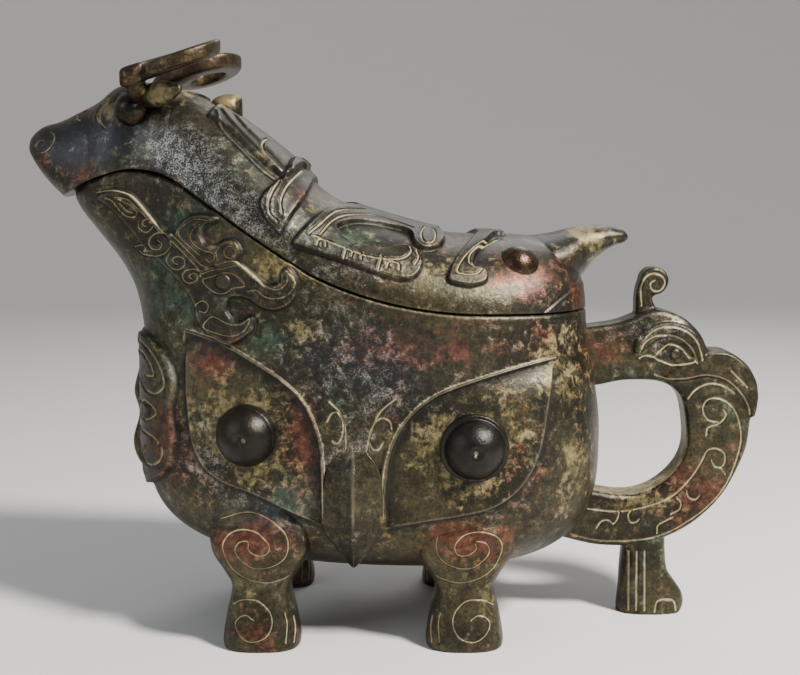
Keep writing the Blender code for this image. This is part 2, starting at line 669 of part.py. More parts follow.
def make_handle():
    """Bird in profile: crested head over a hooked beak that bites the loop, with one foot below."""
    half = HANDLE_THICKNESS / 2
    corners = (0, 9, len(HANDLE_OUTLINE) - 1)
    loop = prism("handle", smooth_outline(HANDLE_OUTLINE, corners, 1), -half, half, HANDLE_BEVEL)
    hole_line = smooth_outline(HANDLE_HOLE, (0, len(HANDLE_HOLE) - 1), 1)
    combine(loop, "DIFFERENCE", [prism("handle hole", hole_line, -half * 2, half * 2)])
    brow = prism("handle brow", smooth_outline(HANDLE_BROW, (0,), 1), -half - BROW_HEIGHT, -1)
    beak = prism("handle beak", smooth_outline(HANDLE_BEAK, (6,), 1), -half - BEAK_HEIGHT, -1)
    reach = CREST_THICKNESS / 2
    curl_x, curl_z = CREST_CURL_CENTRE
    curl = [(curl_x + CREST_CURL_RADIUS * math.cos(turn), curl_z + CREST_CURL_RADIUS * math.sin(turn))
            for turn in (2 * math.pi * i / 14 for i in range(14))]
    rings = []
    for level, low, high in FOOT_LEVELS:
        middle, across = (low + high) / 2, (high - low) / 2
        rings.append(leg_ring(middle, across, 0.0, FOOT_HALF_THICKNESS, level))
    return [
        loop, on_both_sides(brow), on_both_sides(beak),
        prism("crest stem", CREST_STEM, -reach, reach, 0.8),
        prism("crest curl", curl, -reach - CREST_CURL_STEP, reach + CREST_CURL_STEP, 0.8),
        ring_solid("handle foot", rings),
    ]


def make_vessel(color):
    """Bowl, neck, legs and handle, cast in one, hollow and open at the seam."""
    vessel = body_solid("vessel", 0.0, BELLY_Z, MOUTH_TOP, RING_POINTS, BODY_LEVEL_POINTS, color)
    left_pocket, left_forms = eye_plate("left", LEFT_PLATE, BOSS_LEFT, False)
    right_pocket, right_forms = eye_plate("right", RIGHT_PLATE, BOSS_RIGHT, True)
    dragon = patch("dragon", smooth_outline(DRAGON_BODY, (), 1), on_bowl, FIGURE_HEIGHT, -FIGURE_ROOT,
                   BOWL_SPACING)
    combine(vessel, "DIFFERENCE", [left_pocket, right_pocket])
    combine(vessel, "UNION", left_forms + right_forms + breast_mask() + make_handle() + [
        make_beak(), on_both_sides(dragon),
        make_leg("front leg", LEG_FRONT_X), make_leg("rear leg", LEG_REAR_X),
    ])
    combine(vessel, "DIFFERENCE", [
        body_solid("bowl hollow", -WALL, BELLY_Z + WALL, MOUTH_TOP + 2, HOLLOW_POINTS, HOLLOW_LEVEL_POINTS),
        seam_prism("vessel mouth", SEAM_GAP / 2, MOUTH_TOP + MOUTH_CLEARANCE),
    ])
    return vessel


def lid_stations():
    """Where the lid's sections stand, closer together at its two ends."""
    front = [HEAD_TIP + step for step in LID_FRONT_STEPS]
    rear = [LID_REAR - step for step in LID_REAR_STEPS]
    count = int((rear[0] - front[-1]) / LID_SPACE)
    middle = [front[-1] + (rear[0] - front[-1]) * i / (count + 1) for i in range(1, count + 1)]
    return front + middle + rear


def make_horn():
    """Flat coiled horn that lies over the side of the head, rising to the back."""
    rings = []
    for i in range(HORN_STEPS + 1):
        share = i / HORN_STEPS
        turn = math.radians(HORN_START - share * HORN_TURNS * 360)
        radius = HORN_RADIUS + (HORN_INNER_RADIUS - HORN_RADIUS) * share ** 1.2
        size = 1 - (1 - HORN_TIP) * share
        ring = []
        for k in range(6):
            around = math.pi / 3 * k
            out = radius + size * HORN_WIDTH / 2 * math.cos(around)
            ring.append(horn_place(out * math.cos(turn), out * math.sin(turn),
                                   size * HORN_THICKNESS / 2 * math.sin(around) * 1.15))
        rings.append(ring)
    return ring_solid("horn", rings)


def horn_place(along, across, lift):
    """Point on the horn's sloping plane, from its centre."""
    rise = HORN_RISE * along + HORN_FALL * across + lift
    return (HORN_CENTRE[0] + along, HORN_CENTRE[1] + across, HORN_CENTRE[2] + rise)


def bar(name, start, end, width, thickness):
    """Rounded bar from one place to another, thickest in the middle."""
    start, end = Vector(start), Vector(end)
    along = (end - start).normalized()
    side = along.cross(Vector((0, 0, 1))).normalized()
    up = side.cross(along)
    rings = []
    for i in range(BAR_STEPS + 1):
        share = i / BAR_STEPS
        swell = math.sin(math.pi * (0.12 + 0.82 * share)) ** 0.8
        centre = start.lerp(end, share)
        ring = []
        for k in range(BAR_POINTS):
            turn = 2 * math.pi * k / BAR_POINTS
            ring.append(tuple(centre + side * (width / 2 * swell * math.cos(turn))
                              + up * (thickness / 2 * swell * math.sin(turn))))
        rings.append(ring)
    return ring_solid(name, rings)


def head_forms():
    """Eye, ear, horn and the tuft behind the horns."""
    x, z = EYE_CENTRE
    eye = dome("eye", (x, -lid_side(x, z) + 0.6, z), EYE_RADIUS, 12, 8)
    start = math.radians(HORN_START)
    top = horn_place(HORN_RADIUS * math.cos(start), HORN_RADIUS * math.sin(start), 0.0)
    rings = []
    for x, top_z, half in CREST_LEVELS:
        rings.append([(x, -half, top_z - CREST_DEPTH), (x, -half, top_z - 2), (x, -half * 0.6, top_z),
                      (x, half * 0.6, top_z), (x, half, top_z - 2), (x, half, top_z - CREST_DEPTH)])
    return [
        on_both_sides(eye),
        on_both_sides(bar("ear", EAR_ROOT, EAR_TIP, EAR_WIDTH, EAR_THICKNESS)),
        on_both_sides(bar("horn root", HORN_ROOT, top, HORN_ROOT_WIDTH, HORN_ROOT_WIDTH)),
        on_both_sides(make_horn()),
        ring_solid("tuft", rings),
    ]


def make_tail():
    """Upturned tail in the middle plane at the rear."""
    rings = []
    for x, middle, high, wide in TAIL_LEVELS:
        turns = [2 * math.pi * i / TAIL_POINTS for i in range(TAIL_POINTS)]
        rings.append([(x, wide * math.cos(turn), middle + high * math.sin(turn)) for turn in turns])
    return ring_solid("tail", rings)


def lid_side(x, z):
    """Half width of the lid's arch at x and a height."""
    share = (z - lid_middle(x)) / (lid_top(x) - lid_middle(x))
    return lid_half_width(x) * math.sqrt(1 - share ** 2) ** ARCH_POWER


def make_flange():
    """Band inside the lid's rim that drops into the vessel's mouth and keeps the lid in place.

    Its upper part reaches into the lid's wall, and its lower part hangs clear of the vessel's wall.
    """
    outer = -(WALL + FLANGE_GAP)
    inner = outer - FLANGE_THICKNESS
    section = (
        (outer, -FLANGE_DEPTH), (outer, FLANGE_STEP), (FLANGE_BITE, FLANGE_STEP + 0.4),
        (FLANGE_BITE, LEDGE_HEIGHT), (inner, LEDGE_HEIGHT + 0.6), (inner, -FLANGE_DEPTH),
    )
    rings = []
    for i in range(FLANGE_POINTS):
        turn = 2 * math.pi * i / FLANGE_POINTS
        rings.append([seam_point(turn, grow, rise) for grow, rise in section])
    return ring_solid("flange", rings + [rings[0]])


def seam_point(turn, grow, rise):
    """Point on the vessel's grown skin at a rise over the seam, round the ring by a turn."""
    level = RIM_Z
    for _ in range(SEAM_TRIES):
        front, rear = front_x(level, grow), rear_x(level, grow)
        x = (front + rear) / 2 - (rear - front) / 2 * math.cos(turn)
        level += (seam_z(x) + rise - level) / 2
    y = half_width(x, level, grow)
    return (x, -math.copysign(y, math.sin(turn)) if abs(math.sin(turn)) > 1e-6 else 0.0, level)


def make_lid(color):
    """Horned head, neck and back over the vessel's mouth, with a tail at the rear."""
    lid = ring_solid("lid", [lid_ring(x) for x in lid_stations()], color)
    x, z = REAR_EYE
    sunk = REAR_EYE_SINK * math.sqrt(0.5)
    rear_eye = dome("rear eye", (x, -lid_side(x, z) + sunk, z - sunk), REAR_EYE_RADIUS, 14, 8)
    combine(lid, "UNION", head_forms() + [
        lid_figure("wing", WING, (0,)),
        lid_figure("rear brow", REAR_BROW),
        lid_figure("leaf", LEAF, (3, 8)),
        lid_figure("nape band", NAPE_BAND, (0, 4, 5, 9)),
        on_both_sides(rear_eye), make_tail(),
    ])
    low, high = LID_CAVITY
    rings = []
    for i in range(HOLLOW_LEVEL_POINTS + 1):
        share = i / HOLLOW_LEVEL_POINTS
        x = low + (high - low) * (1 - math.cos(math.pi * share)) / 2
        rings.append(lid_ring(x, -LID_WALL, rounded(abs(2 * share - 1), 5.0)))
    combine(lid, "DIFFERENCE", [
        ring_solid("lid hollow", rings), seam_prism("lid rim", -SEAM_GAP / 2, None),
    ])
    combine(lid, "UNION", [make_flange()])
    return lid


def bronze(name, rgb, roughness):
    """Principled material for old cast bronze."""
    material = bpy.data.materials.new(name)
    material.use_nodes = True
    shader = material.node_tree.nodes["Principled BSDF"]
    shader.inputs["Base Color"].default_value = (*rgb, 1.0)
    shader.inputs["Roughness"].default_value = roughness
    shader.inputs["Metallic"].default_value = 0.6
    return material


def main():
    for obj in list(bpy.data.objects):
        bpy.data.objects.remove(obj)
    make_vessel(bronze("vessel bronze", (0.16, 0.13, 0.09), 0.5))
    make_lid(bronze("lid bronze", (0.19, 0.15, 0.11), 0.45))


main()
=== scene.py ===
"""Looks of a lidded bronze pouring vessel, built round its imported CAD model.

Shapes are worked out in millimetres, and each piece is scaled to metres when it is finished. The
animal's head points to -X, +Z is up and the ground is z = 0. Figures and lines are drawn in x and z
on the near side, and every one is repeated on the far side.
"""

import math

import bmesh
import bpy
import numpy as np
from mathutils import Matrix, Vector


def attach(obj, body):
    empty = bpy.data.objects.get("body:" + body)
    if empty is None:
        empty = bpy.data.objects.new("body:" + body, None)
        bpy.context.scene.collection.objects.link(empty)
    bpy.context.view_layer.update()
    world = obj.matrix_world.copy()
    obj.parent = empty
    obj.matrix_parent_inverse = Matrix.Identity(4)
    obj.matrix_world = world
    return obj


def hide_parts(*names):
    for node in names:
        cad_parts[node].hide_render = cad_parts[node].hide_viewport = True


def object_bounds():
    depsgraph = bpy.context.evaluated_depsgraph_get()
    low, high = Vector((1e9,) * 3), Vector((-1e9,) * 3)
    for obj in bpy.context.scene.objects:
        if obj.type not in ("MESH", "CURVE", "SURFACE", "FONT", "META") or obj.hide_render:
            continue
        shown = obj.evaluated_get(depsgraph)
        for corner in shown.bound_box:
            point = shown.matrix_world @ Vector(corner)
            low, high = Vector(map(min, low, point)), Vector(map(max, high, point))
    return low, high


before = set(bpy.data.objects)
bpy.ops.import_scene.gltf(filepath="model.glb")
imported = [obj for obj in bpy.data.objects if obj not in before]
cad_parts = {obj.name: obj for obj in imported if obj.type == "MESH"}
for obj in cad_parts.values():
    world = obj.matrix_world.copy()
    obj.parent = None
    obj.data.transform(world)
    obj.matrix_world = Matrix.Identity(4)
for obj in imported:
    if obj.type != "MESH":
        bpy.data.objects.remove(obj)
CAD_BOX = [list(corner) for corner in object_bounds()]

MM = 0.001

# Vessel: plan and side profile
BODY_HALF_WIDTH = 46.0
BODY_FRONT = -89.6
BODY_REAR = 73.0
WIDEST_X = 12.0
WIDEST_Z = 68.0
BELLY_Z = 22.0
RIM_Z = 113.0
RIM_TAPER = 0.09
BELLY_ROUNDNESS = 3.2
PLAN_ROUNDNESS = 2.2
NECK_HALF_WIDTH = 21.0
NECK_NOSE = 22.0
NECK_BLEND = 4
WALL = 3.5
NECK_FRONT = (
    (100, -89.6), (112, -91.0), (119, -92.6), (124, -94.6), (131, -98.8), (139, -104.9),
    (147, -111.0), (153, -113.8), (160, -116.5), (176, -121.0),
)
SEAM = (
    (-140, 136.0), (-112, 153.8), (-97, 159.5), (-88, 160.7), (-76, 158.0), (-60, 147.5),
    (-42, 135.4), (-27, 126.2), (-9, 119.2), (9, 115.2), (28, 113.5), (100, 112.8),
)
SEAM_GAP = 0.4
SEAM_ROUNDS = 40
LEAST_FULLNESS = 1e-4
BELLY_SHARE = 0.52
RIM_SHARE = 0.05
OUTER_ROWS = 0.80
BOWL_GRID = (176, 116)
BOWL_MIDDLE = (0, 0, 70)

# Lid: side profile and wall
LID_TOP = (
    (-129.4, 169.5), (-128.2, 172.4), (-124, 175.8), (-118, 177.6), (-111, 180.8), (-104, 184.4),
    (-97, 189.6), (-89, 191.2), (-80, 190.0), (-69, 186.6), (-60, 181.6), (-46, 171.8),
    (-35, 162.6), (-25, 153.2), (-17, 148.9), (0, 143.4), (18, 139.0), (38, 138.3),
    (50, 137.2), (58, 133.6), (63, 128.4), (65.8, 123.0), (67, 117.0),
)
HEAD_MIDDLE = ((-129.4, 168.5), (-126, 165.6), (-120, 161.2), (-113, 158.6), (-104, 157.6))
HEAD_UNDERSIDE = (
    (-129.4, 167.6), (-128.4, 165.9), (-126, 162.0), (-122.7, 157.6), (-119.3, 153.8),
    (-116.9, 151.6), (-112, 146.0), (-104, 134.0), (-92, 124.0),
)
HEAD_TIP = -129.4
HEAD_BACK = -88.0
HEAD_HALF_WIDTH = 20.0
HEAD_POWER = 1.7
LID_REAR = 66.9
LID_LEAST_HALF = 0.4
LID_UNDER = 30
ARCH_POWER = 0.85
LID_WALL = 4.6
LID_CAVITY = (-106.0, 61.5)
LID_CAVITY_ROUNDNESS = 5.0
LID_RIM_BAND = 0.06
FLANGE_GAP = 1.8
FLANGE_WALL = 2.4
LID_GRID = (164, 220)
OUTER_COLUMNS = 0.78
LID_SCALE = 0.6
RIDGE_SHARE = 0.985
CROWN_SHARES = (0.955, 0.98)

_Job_
Only the lines from the one containing "rings.append(lid_ring(x, -LID_WALL, rounded(abs(2" through the one containing "if empty is" are to be extracted, exactly as they appear, with both ends included.

_Answer in full_
        rings.append(lid_ring(x, -LID_WALL, rounded(abs(2 * share - 1), 5.0)))
    combine(lid, "DIFFERENCE", [
        ring_solid("lid hollow", rings), seam_prism("lid rim", -SEAM_GAP / 2, None),
    ])
    combine(lid, "UNION", [make_flange()])
    return lid


def bronze(name, rgb, roughness):
    """Principled material for old cast bronze."""
    material = bpy.data.materials.new(name)
    material.use_nodes = True
    shader = material.node_tree.nodes["Principled BSDF"]
    shader.inputs["Base Color"].default_value = (*rgb, 1.0)
    shader.inputs["Roughness"].default_value = roughness
    shader.inputs["Metallic"].default_value = 0.6
    return material


def main():
    for obj in list(bpy.data.objects):
        bpy.data.objects.remove(obj)
    make_vessel(bronze("vessel bronze", (0.16, 0.13, 0.09), 0.5))
    make_lid(bronze("lid bronze", (0.19, 0.15, 0.11), 0.45))


main()
=== scene.py ===
"""Looks of a lidded bronze pouring vessel, built round its imported CAD model.

Shapes are worked out in millimetres, and each piece is scaled to metres when it is finished. The
animal's head points to -X, +Z is up and the ground is z = 0. Figures and lines are drawn in x and z
on the near side, and every one is repeated on the far side.
"""

import math

import bmesh
import bpy
import numpy as np
from mathutils import Matrix, Vector


def attach(obj, body):
    empty = bpy.data.objects.get("body:" + body)
    if empty is None:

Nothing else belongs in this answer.